FOXE, Edmund (by 1515-50), of Ludford, Salop.

Published in The History of Parliament: the House of Commons 1509-1558, ed. S.T. Bindoff, 1982
Available from Boydell and Brewer

Constituency

Dates

1542

Family and Education

b. by 1515, 1st s. of William Foxe, and bro. of Charles. educ. Broadgates Hall, Oxf. in Sept. 1531; L. Inn, adm. 28 June 1536. m. by 1545, Catherine, da. of Thomas Trentham of Shrewsbury, wid of Thomas Hakluyt (d.1544) of Eyton in Leominster, Herefs., 1s. 1da.1

Offices Held

Jt. (with bro. Charles) clerk of the signet to the council in the marches of Wales 1540-d.2

Biography

Edmund Foxe and his younger brother Charles obtained in 1537 the reversion to two offices under the council in the marches.

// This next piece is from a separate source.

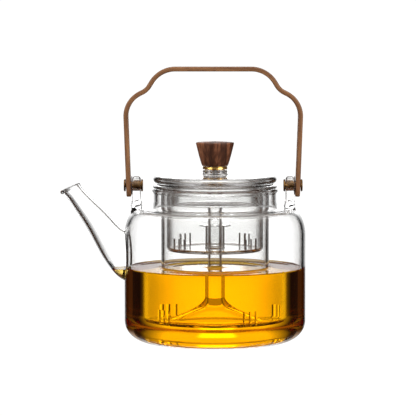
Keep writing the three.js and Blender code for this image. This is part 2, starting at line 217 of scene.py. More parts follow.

The grant may have been favoured by Cromwell, for whom in the previous year the elder Foxe had been the bearer of a letter to a monk at Worcester; although the monk described him as one of Cromwell’s servants, his name does not occur in lists of the minister’s household. It was while his father was in London for the Parliament of 1536 that he was admitted to Lincoln’s Inn, where he was to discharge several minor offices.3

When in 1540 the clerkship of the signet passed to Foxe and his brother, Charles Foxe’s ambition to add to it the secretaryship of the council was resented by their colleagues; Foxe also quarrelled with Humphrey Coningsby, who in November 1541, after a previous incident at Ludlow, assaulted him near Temple Bar. Although their unpopularity did not prevent the brothers from being returned for Ludlow to the Parliament of 1542, their conduct during the first session did nothing to redeem it: while Foxe himself sued Coningsby in the Star Chamber, both brothers brought accusations against the president of the council. The outcome of the Star Chamber suit is not known, but after the president had replied the brothers were committed to the Fleet. They claimed privilege of Parliament, and the Privy Council allowed this by freeing them under bond to appear before it regularly while Parliament continued to sit and thereafter from time to time until licensed to depart. It was doubtless as a consequence of this episode that they failed to obtain the clerkship of the council on Thomas Hakluyt’s death in 1544, even though Foxe married Hakluyt’s widow; as an added irritant he was sued in Chancery by the dead man’s relatives for withholding title deeds.4

Foxe leased from his father the estates of the hospital of St. John in Ludlow, and it was at the hospital’s ‘capital house’ in Ludford that he died. By his will, made when he was ill on 7 Oct. 1550 and proved on the following 27 Nov., he named Reginald Corbet, Richard Cupper and his brother-in-law William Hopton feoffees to a settlement of his property on his father and wife, with remainders to his children and relatives. He provided for the payment to his stepchildren of their legacies under their father’s will, remembered his servant Edward Upton, and appointed Richard Corbet and Edward Hosier amongst others to assist his wife in executing the will. The wardship of his five year-old son Edward was acquired by Nicholas Bacon, and his widow married as her third husband Nicholas Depden.5

Ref Volumes: 1509-1558

Author: Alan Harding

Notes

  • 1. Date of birth estimated from younger brother’s. Vis. Salop (Harl. Soc. xxviii), 191-2; Add. 6276, ff. 23v-29v; Trans. Salop Arch. Soc. (ser. 2), xii. 123-6; Emden, Biog. Reg. Univ. Oxf. 1501-40, p. 212; PCC 28 Coode; C142/93/96.
  • 2. LP Hen. VIII, xii.
  • 3. Ibid. x, xii; Black Bk. L. Inn, i. 255, 256, 269, 285.
  • 4. P. H. Williams, Council in the Marches of Wales, 159-61, 236-7; St.Ch.2/15/250-66; PPC, vii. 31, 35, 306, 322-3, 325-6; APC, i. 16; C1/1133/2.
  • 5. PCC 28 Coode; C142/93/96; CPR, 1550-3, p. 109; 1553, p. 377.